The main complaint expressed repeatedly by Warrick in this book is SF's tendency to emit warnings about the dangers of technology -- dangers to individual humans and human society generally. Well, it is just too bad, but it is a fact: Science fiction writers worry about trends, worry about possible dystopias growing out of the present, and this is a cardinal value of the field. Admittedly, there was a time when science and progress were assumed to be identical. If we worry now we have cause to. This is not due to ignorance of the state of the world and the breakthroughs in science. Warrick devotes an entire chapter to my stories and novels that deal with robots, and she quotes me -- fairly -- as saying: "The greatest change growing across our world these days is probably the momentum of the living towards reification, and at the same time a reciprocal entry into animation by the mechanical." Am I not to be allowed to view this with alarm? Who will legislate what SF writers will be allowed to write and to worry about? This book praises me by terming my writing important but it arrogates to itself the role of arbiter of viewpoint and proper concern. Viewpoint and concern in SF are a transaction among author, editor, and reader, to which the critic is a spectator. If the reader enjoys what I write, there you have it. If he does not enjoy it, there you have nothing. "Important" is a rule from another game that I am not playing. I did not begin to read or write SF for reasons dealing with importance. When I sat in high school geometry class secretly reading a copy of Astounding hidden within a textbook I was not seeking importance. I was seeking, probably, intellectual excitement. Mental stimulation.

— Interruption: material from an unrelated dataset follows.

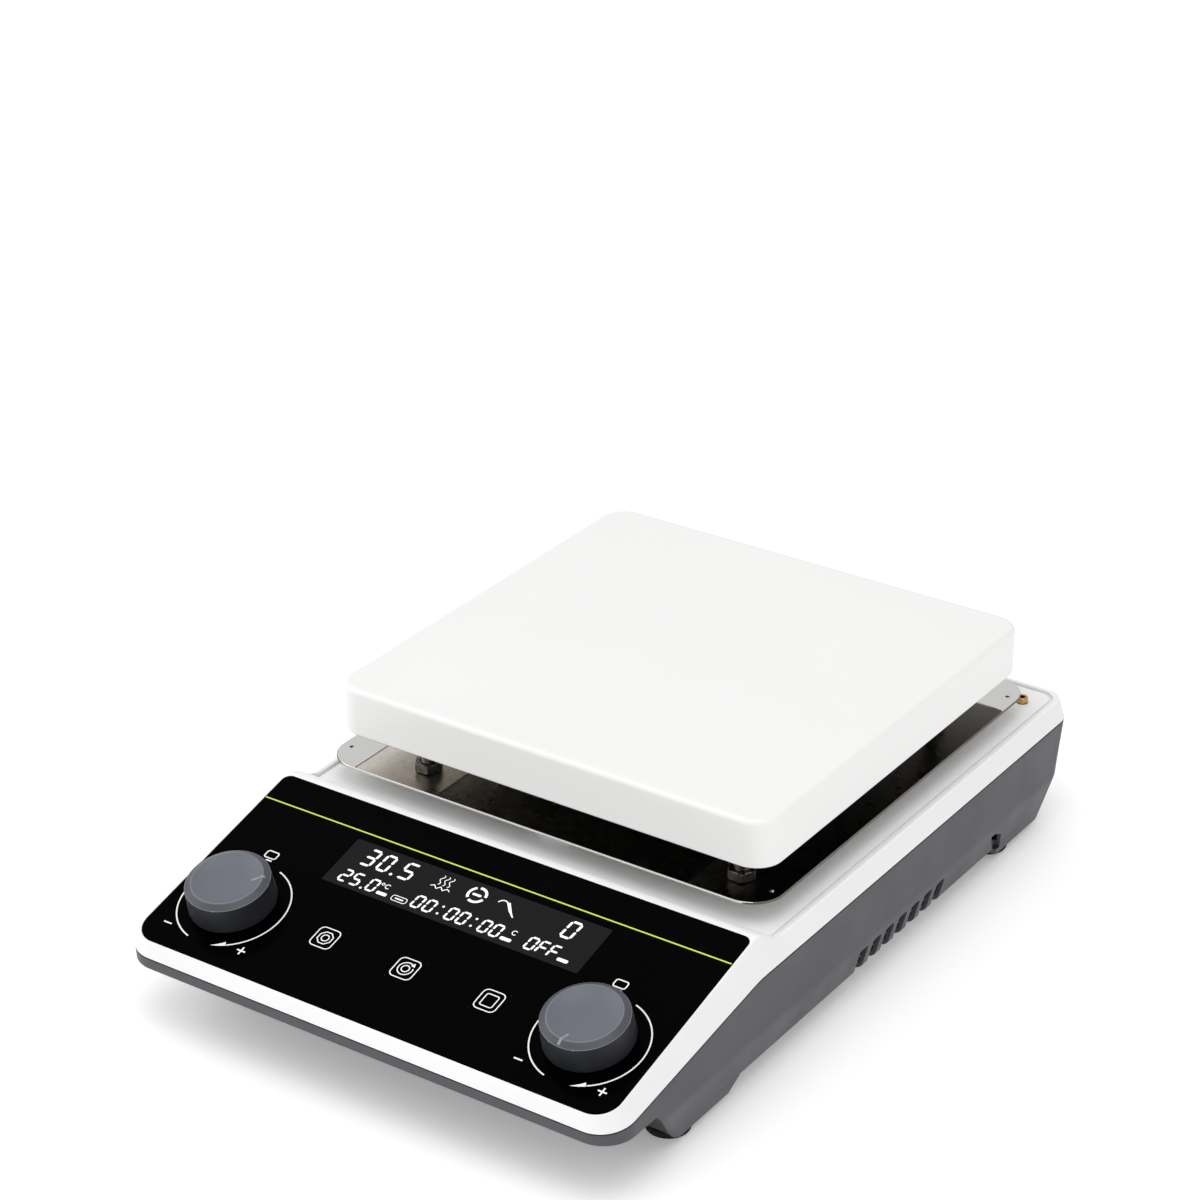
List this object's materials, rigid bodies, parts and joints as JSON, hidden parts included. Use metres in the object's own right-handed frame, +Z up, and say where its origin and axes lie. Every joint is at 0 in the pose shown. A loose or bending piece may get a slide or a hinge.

If SF becomes annexed to the academic world it will buy into its own death, despite what Delany, Russ, Lem, and Le Guin may think; as with a single mind they woo academic approval as if it were some ultimate court. However, I look to my left and see a coverless, tattered copy of the July 1952 Planet Stories -- my first published story appeared in it, and I received a lot of kidding from serious-minded people for selling to such a market and for reading such a "trashy" magazine, to use Lem's favorite term of derision. Frankly I would prefer the derision to the new praise; SF is now palatable to the educated, the lofty, and I say, Let me out. Professor Warrick's pound-and-a-half book with its expensive binding, paper, and dust jacket staggers you with its physical impression, but it has no soul and it will take our soul in what really seems to me to be brutal greed. Let us alone, Dr. Warrick; let us read our paperback novels with their peeled eyeball covers. Don't dignify us. Our power to stimulate human imagination and to delight is intrinsic to us already. Quite frankly, we were doing fine before you came along.

"My Definition of Science Fiction" (1981)

I will define science fiction, first, by saying what SF is not. It cannot be defined as "a story (or novel or play) set in the future," since there exists such a thing as space adventure, which is set in the future but is not SF. It is just that: adventure, fights, and wars in the future in space involving superadvanced technology. Why, then, is it not science fiction? It would seem to be, and Doris Lessing (e.g.) supposes that it is. However, space adventure lacks the distinct new idea that is the essential ingredient. Also, there can be science fiction set in the present: the alternate-world story or novel. So if we separate SF from the future and also from ultra-advanced technology, what then do we have that can be called SF? We have a fictitious world; that is the first step: It is a society that does not in fact exist, but is predicated on our known society -- that is, our known society acts as a jumping-off point for it; the society advances out of our own in some way, perhaps orthogonally, as with the alternate-world story or novel. It is our world dislocated by some kind of mental effort on the part of the author, our world transformed into that which it is not or not yet. This world must differ from the given in at least one way, and this one way must be sufficient to give rise to events that could not occur in our society -- or in any known society present or past. There must be a coherent idea involved in this dislocation; that is, the dislocation must be a conceptual one, not merely a trivial or a bizarre one -- this is the essence of science fiction, the conceptual dislocation within the society so that as a result a new society is generated in the author's mind, transferred to paper, and from paper it occurs as a convulsive shock in the reader's mind, the shock of dysrecognition. He knows that it is not his actual world that he is reading about.

Now, to separate science fiction from fantasy. This is impossible to do, and a moment's thought will show why. Take Psionics; take mutants such as we find in Ted Sturgeon's wonderful More Than Human. If the reader believes that such mutants could exist, then he will view Sturgeon's novel as science fiction. If, however, he believes that such mutants are, like wizards and dragons, not possible, nor will ever be possible, then he is reading a fantasy novel. Fantasy involves that which general opinion regards as impossible; science fiction involves that which general opinion regards as possible under the right circumstances. This is in essence a judgment call, since what is possible and what is not [cannot be] objectively known but is, rather, a subjective belief on the part of the reader.